▶ [REQUIRED WORK]: Look below for the line containing "const mask = new THREE.Group();"; from there through the line containing "obj.matrix_parent_inverse = Matrix.Identity(4)", both lines included, please set down each line exactly and nothing else.

▶ [PROVIDED INFORMATION]:
◇ ◇ ◇ ◇ ◇ ◇ ◇

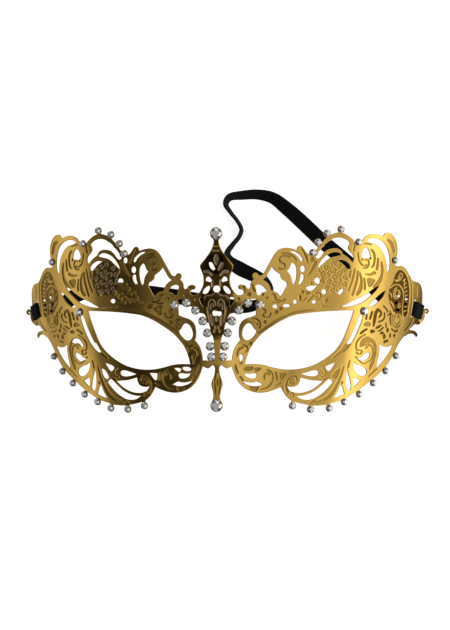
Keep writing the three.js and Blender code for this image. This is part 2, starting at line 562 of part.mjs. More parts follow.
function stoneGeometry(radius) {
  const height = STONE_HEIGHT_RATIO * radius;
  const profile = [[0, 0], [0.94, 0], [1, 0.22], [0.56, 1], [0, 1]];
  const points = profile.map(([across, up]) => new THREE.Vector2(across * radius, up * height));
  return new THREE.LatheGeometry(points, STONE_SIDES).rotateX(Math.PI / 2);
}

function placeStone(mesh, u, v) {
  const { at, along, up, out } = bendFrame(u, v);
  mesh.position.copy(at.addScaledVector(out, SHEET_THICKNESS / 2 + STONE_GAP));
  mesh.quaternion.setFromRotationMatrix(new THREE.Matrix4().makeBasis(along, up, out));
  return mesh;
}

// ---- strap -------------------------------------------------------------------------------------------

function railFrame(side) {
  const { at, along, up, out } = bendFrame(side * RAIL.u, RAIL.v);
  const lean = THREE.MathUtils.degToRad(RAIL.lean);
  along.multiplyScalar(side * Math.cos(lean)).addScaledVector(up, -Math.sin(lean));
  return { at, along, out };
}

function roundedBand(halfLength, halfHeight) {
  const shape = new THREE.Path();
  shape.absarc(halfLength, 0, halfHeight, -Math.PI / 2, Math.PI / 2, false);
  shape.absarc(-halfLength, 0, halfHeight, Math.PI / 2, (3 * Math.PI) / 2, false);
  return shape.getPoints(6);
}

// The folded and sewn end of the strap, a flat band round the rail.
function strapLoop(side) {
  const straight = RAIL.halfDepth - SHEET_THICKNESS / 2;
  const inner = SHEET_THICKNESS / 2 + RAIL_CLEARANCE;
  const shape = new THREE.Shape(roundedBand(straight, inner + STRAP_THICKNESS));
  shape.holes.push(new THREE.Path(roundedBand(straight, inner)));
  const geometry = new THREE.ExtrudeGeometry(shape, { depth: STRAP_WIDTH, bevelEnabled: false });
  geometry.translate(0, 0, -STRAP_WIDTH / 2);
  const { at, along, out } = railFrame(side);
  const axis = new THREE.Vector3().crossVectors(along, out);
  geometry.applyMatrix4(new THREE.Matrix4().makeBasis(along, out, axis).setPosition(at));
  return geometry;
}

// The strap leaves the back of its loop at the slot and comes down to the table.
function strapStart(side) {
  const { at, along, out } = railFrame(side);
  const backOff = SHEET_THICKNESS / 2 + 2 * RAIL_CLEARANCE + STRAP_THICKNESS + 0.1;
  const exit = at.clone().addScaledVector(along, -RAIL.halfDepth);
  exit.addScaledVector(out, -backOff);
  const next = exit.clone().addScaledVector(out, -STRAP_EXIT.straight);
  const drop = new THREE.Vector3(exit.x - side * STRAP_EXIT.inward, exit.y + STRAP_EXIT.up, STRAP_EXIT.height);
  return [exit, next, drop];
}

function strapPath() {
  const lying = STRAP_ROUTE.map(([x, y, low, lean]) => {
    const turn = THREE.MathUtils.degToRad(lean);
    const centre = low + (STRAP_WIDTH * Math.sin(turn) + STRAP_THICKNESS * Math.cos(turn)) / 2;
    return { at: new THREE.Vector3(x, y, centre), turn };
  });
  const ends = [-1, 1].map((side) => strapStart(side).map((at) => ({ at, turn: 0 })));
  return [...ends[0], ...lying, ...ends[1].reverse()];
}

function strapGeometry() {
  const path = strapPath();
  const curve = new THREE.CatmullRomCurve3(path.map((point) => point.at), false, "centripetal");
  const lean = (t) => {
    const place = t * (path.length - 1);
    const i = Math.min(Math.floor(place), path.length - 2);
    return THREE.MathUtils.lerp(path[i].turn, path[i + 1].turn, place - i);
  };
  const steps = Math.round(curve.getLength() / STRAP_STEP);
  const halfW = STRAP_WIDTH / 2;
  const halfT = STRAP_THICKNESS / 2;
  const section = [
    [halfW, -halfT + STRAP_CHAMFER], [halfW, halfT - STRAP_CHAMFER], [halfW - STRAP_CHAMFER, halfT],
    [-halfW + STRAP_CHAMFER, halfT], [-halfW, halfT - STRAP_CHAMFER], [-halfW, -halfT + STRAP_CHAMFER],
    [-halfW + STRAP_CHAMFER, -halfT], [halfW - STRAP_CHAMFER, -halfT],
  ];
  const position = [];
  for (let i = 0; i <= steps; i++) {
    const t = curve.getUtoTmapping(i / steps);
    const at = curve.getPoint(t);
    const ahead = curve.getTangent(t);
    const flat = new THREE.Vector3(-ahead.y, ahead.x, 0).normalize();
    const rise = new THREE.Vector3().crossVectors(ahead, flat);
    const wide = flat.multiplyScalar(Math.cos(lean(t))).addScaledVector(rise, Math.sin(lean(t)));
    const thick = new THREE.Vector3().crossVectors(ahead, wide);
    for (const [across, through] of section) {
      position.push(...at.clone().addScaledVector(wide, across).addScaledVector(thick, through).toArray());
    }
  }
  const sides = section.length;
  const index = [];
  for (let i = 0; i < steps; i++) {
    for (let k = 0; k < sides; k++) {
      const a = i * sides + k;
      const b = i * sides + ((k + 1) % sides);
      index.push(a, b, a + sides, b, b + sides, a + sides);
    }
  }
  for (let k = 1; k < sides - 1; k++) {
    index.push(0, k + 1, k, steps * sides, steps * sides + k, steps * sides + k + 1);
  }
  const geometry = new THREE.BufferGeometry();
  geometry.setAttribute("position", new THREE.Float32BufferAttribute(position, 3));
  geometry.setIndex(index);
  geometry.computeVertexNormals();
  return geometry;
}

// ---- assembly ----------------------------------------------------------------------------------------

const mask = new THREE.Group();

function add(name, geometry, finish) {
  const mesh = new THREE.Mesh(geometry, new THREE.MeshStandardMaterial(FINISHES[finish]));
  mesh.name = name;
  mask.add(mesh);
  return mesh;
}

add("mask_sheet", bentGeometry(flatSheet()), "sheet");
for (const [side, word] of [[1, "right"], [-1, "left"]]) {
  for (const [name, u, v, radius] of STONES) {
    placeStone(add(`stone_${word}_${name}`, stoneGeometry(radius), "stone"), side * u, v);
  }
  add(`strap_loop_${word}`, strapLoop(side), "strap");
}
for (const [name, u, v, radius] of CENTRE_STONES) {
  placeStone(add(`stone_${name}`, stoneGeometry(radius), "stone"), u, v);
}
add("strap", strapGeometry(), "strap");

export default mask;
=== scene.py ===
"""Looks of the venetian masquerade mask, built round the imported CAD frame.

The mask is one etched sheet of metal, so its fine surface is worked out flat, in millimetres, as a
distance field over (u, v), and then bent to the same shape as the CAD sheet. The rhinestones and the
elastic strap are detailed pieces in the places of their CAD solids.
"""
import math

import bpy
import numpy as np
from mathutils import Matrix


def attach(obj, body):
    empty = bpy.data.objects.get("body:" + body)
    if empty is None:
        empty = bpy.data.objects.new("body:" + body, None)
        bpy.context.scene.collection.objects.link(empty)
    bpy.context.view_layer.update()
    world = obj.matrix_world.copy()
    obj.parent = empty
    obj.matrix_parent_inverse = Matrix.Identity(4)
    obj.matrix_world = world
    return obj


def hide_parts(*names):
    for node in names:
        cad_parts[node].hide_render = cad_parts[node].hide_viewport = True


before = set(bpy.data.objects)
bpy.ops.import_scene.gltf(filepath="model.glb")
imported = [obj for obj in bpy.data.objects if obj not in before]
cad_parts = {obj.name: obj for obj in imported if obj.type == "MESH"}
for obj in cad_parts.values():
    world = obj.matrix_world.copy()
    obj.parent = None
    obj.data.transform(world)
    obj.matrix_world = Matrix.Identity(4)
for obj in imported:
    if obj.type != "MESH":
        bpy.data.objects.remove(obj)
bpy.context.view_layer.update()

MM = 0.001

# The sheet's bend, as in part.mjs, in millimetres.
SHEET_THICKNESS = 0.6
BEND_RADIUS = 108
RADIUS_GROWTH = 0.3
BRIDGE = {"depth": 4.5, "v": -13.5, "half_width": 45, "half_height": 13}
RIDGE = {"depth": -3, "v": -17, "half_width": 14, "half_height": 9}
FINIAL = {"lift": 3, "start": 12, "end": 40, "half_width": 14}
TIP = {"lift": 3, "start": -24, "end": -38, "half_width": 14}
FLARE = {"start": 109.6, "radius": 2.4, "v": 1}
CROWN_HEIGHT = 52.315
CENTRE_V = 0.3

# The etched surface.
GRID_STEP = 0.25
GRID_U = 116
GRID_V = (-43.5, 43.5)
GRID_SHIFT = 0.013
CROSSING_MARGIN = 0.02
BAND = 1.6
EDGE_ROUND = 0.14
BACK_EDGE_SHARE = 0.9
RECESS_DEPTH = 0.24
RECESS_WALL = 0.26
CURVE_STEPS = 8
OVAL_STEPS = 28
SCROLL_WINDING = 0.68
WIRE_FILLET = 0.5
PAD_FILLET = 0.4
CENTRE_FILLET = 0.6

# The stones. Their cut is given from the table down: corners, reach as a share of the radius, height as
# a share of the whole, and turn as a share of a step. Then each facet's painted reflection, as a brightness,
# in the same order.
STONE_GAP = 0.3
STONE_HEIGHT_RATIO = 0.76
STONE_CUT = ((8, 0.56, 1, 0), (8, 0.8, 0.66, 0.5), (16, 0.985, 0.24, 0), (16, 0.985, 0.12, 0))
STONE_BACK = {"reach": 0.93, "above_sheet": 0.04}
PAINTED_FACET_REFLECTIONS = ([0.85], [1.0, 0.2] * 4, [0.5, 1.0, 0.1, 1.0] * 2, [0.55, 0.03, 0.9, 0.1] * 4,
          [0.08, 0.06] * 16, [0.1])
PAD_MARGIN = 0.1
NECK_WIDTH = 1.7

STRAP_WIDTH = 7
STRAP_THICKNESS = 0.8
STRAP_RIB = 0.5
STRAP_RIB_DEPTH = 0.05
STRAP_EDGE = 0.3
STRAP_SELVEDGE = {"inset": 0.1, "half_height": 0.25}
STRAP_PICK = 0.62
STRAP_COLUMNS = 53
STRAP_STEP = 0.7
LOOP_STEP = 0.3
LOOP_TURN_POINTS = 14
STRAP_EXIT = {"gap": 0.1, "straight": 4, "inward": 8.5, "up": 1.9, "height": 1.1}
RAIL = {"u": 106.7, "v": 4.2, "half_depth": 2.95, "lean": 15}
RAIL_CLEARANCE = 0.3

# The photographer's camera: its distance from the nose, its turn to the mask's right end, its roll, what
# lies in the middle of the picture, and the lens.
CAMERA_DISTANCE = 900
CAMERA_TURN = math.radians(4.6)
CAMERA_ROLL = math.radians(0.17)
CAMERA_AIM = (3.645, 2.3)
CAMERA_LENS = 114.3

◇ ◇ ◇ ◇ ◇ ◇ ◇

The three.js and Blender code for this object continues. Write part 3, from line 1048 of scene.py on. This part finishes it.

◇ ◇ ◇ ◇ ◇ ◇ ◇

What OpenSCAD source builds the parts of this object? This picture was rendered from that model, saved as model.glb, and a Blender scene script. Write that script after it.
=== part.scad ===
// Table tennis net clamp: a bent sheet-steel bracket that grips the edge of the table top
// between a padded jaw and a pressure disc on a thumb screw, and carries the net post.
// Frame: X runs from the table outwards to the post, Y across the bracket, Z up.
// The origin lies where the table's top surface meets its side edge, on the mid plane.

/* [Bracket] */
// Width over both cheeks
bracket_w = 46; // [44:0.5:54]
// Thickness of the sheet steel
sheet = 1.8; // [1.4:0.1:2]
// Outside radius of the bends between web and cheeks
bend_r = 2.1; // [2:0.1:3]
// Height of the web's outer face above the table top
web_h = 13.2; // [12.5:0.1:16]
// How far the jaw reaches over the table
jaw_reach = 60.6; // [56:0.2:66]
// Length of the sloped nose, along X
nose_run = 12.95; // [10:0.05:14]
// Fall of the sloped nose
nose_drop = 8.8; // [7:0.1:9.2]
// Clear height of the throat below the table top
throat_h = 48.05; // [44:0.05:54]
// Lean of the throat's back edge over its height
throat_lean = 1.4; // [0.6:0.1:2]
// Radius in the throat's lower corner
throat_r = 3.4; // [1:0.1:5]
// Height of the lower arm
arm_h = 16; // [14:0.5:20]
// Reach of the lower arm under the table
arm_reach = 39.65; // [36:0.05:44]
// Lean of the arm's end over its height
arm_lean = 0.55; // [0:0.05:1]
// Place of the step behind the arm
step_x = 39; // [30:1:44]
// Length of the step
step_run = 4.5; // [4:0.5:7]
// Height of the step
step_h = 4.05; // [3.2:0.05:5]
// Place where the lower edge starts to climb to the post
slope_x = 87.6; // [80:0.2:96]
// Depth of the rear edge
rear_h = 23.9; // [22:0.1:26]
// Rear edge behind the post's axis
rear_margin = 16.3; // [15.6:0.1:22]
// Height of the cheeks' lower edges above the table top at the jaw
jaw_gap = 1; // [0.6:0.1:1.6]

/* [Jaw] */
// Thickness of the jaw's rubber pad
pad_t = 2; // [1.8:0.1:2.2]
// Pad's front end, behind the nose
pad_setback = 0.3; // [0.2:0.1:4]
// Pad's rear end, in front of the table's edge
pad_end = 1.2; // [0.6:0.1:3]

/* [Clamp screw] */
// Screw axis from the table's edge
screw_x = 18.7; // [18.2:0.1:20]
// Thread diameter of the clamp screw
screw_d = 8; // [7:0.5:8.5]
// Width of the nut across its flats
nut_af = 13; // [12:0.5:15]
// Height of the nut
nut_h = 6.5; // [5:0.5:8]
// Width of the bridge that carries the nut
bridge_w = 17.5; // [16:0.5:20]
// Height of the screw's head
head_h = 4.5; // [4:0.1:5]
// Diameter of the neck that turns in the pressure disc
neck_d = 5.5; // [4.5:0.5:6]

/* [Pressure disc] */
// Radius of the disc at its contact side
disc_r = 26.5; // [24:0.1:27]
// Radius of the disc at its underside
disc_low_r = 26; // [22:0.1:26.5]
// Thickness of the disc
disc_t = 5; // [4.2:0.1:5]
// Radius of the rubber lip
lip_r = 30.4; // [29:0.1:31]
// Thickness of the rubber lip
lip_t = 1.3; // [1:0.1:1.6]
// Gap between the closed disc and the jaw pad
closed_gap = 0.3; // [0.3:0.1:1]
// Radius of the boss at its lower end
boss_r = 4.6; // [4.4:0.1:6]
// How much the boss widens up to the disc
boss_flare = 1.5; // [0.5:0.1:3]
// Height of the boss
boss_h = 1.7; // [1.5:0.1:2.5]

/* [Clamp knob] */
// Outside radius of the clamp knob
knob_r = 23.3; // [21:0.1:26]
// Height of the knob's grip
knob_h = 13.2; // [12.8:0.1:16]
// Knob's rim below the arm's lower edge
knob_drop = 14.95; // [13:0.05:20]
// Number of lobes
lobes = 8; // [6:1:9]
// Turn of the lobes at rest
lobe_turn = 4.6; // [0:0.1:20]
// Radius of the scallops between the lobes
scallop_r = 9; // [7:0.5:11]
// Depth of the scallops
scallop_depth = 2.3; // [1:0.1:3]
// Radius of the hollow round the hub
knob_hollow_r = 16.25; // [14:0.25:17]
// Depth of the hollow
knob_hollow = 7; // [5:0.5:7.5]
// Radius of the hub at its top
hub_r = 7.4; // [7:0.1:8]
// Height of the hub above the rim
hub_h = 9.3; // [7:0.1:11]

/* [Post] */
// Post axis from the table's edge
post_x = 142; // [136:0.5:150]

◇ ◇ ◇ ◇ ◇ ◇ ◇

▶ [THE ANSWER]:
const mask = new THREE.Group();

function add(name, geometry, finish) {
  const mesh = new THREE.Mesh(geometry, new THREE.MeshStandardMaterial(FINISHES[finish]));
  mesh.name = name;
  mask.add(mesh);
  return mesh;
}

add("mask_sheet", bentGeometry(flatSheet()), "sheet");
for (const [side, word] of [[1, "right"], [-1, "left"]]) {
  for (const [name, u, v, radius] of STONES) {
    placeStone(add(`stone_${word}_${name}`, stoneGeometry(radius), "stone"), side * u, v);
  }
  add(`strap_loop_${word}`, strapLoop(side), "strap");
}
for (const [name, u, v, radius] of CENTRE_STONES) {
  placeStone(add(`stone_${name}`, stoneGeometry(radius), "stone"), u, v);
}
add("strap", strapGeometry(), "strap");

export default mask;
=== scene.py ===
"""Looks of the venetian masquerade mask, built round the imported CAD frame.

The mask is one etched sheet of metal, so its fine surface is worked out flat, in millimetres, as a
distance field over (u, v), and then bent to the same shape as the CAD sheet. The rhinestones and the
elastic strap are detailed pieces in the places of their CAD solids.
"""
import math

import bpy
import numpy as np
from mathutils import Matrix


def attach(obj, body):
    empty = bpy.data.objects.get("body:" + body)
    if empty is None:
        empty = bpy.data.objects.new("body:" + body, None)
        bpy.context.scene.collection.objects.link(empty)
    bpy.context.view_layer.update()
    world = obj.matrix_world.copy()
    obj.parent = empty
    obj.matrix_parent_inverse = Matrix.Identity(4)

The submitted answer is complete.